Exploiting photosynthesis-driven P450 activity to produce indican in tobacco chloroplasts.

Abstract

Photosynthetic organelles offer attractive features for engineering small molecule bioproduction by their ability to convert solar energy into chemical energy required for metabolism. The possibility to couple biochemical production directly to photosynthetic assimilation as a source of energy and substrates has intrigued metabolic engineers. Specifically, the chemical diversity found in plants often relies on cytochrome P450-mediated hydroxylations that depend on reductant supply for catalysis and which often lead to metabolic bottlenecks for heterologous production of complex molecules.
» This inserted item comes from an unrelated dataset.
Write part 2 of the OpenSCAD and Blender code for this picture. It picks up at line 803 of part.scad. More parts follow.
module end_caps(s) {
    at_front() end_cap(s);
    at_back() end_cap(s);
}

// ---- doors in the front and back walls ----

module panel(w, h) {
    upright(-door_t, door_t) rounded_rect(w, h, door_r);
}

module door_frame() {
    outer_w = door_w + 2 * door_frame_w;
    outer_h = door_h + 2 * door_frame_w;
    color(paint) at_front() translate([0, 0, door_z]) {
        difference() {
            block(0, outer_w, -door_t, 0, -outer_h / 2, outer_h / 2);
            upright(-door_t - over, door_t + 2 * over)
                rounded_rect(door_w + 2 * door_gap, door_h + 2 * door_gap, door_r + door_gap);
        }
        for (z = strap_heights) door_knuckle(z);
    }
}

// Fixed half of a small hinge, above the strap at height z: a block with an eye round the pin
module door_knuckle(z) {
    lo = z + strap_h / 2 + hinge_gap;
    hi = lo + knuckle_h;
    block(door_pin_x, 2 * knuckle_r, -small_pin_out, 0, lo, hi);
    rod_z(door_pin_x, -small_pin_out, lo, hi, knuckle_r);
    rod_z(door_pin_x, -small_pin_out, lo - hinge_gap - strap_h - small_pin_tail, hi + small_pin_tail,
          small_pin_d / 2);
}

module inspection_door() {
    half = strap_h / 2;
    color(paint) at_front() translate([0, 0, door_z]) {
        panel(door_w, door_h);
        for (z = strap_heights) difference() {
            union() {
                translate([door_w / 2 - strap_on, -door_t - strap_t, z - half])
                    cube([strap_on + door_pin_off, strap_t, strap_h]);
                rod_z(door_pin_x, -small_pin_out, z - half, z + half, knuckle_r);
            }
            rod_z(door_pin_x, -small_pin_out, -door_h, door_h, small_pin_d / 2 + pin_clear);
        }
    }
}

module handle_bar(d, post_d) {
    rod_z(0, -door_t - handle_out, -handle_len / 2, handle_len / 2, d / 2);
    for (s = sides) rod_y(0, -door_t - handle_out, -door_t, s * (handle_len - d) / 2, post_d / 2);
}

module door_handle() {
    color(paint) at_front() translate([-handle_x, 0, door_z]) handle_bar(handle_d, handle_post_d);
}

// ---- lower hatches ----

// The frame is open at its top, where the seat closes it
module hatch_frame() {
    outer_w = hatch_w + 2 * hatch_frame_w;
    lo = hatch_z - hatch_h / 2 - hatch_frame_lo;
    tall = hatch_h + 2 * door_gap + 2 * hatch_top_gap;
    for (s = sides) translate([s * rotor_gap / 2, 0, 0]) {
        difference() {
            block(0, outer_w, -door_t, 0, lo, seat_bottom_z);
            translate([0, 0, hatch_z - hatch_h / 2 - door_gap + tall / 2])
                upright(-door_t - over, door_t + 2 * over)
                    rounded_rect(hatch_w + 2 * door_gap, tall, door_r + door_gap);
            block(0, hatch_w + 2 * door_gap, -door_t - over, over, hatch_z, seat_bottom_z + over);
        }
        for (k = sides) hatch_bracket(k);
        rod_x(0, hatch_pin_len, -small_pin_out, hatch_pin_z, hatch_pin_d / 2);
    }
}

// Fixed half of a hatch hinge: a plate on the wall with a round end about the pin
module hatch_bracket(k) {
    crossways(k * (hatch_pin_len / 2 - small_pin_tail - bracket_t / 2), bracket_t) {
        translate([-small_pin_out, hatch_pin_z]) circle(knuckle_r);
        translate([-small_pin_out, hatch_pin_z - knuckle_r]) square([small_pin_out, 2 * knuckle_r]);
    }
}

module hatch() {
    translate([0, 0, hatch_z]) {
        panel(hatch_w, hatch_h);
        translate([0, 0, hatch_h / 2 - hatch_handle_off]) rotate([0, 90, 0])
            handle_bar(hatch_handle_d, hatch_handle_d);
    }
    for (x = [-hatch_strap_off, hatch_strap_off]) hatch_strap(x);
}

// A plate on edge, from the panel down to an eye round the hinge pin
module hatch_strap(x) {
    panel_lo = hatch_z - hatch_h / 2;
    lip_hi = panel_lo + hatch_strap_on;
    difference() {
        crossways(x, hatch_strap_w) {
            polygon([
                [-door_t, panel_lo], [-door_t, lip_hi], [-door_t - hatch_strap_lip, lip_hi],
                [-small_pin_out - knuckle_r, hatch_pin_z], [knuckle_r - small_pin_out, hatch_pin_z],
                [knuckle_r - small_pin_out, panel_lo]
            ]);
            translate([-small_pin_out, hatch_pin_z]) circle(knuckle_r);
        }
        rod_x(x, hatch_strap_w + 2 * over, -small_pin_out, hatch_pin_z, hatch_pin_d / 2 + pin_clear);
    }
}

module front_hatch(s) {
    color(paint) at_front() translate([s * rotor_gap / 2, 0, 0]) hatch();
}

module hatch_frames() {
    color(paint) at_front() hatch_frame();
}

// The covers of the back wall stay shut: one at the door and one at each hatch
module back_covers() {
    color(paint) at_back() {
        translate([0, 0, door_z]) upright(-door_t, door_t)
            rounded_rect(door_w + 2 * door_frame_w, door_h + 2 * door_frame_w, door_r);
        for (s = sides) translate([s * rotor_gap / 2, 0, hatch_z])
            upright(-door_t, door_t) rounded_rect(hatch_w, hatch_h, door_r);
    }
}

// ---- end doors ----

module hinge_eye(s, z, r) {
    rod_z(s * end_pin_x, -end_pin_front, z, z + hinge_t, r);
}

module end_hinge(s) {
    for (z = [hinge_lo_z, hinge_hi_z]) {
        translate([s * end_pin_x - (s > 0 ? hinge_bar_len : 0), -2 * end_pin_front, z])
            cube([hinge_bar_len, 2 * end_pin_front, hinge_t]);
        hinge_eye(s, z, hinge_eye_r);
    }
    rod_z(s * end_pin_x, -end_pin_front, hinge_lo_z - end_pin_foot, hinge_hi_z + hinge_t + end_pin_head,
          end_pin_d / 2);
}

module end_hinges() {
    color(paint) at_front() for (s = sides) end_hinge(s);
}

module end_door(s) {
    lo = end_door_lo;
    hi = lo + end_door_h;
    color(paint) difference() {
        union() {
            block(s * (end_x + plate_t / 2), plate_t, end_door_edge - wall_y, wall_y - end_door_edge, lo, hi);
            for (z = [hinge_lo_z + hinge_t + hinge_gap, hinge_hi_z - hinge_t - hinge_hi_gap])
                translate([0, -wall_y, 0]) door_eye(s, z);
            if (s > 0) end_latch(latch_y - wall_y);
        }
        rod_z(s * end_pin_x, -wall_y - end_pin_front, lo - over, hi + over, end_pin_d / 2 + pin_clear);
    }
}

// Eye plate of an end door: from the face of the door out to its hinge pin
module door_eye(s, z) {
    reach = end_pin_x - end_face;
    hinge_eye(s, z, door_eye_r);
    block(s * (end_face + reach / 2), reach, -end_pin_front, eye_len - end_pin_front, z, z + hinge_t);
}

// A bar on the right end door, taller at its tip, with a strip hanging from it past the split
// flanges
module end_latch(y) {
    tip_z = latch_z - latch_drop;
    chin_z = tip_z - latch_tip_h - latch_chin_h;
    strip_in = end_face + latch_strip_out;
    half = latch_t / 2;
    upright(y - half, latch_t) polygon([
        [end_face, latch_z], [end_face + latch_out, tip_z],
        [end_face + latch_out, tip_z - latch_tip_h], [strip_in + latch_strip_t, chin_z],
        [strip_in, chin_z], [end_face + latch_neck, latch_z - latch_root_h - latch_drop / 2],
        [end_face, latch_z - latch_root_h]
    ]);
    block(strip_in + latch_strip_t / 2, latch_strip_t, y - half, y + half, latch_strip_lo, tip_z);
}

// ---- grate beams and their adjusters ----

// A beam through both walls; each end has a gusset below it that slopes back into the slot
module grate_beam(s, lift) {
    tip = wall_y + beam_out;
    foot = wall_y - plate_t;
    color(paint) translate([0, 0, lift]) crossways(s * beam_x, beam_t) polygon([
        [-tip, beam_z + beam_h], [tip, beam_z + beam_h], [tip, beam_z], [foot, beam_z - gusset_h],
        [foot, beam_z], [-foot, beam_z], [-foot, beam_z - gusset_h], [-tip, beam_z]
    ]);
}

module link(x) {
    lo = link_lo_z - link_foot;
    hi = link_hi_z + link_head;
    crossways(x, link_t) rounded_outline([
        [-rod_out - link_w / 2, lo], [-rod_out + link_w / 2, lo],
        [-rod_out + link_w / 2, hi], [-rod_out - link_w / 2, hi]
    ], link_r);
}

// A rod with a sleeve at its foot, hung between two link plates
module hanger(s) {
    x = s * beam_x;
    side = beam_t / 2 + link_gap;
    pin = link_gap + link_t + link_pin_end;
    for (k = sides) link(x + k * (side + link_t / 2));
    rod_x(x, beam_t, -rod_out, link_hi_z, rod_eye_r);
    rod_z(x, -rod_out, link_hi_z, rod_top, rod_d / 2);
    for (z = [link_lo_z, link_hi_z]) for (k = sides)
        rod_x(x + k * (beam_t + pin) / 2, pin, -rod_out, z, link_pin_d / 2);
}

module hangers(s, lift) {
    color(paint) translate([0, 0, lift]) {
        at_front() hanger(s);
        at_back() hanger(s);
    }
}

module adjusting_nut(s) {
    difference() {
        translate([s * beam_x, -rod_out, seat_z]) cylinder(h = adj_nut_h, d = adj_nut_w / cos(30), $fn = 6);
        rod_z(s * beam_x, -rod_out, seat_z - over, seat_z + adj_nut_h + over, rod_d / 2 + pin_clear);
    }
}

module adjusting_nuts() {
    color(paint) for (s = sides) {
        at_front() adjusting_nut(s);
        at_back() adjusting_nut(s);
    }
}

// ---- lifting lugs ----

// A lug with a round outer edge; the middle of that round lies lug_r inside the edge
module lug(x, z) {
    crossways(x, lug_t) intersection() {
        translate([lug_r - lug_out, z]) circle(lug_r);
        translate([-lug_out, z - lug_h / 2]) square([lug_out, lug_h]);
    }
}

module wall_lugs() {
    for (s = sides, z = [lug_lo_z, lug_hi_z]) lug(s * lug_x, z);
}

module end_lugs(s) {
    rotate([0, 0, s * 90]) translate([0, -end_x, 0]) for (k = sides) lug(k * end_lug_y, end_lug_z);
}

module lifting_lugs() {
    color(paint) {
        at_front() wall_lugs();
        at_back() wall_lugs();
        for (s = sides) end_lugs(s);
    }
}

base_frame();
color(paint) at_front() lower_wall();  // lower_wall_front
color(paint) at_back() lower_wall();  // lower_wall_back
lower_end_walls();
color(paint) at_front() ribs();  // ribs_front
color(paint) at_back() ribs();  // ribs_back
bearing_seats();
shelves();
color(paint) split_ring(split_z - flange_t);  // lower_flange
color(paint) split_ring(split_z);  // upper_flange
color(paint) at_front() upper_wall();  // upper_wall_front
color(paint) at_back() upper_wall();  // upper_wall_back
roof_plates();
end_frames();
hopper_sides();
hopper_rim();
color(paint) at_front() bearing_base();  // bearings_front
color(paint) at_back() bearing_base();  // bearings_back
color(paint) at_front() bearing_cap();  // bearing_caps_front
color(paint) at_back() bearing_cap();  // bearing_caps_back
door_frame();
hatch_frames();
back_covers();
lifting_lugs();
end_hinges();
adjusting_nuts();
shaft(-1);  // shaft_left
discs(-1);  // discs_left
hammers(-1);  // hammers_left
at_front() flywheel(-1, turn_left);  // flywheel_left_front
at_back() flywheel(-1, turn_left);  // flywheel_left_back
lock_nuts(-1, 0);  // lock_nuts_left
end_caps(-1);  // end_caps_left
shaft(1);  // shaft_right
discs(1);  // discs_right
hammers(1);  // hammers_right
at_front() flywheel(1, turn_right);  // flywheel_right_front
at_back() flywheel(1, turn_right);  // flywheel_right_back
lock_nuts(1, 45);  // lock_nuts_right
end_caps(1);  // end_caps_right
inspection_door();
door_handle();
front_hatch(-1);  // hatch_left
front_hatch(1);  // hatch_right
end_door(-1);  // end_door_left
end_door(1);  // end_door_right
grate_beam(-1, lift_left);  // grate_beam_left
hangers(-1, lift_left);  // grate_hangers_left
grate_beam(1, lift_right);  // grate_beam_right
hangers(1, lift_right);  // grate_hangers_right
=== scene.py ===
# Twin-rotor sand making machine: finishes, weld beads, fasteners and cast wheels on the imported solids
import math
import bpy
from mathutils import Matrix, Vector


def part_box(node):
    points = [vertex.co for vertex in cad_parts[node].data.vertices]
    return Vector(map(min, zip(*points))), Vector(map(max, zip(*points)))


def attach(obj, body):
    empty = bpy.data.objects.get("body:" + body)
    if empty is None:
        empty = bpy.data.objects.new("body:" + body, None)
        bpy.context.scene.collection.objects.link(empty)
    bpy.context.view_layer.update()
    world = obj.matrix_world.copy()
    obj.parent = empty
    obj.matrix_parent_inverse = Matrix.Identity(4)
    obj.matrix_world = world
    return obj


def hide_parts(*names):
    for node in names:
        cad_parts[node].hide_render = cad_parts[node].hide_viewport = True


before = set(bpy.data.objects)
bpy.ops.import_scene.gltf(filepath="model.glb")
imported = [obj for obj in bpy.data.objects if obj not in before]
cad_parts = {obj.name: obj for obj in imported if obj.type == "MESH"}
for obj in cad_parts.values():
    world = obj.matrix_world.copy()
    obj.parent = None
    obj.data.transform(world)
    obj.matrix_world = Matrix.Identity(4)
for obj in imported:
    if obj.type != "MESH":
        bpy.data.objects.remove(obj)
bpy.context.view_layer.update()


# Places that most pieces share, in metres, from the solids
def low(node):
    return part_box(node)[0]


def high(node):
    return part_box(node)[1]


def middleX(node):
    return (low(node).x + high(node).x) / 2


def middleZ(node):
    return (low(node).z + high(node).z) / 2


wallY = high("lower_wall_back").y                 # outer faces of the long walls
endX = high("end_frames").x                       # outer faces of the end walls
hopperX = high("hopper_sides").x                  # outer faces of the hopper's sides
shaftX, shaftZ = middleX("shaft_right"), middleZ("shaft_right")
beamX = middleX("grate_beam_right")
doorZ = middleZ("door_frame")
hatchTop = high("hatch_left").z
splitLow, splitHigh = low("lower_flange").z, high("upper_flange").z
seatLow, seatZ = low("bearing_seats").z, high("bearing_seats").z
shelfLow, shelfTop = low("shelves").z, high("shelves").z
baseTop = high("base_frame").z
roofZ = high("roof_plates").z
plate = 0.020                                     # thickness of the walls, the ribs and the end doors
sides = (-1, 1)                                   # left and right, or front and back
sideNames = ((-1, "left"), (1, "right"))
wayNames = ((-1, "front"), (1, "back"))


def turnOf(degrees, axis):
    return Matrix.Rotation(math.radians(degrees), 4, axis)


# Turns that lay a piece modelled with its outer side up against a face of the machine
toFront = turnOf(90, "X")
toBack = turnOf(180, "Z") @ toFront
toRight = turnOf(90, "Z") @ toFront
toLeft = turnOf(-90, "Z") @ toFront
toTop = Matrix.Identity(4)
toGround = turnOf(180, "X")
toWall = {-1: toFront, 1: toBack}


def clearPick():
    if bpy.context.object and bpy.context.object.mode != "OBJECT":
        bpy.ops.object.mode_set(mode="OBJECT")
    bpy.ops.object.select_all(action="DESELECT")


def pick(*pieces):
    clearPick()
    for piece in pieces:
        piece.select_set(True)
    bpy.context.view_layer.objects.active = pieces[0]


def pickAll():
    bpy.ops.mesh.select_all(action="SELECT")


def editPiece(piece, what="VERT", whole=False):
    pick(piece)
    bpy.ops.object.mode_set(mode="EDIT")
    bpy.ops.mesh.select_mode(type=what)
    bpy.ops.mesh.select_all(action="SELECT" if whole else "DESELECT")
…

By directing P450 enzymes to plant chloroplasts one can elegantly deal with such redox prerequisites. In this study, we explore the capacity of the plant photosynthetic machinery to drive P450-dependent formation of the indigo precursor indoxyl-β-D-glucoside (indican) by targeting an engineered indican biosynthetic pathway to tobacco (Nicotiana benthamiana) chloroplasts. We show that both native and engineered variants belonging to the human CYP2 family are catalytically active in chloroplasts when driven by photosynthetic reducing power and optimize construct designs to improve productivity. However, while increasing supply of tryptophan leads to an increase in indole accumulation, it does not improve indican productivity, suggesting that P450 activity limits overall productivity. Co-expression of different redox partners also does not improve productivity, indicating that supply of reducing power is not a bottleneck. Finally, in vitro kinetic measurements showed that the different redox partners were efficiently reduced by photosystem I but plant ferredoxin provided the highest light-dependent P450 activity. This study demonstrates the inherent ability of photosynthesis to support P450-dependent metabolic pathways. Plants and photosynthetic microbes are therefore uniquely suited for engineering P450-dependent metabolic pathways regardless of enzyme origin. Our findings have implications for metabolic engineering in photosynthetic hosts for production of high-value chemicals or drug metabolites for pharmacological studies.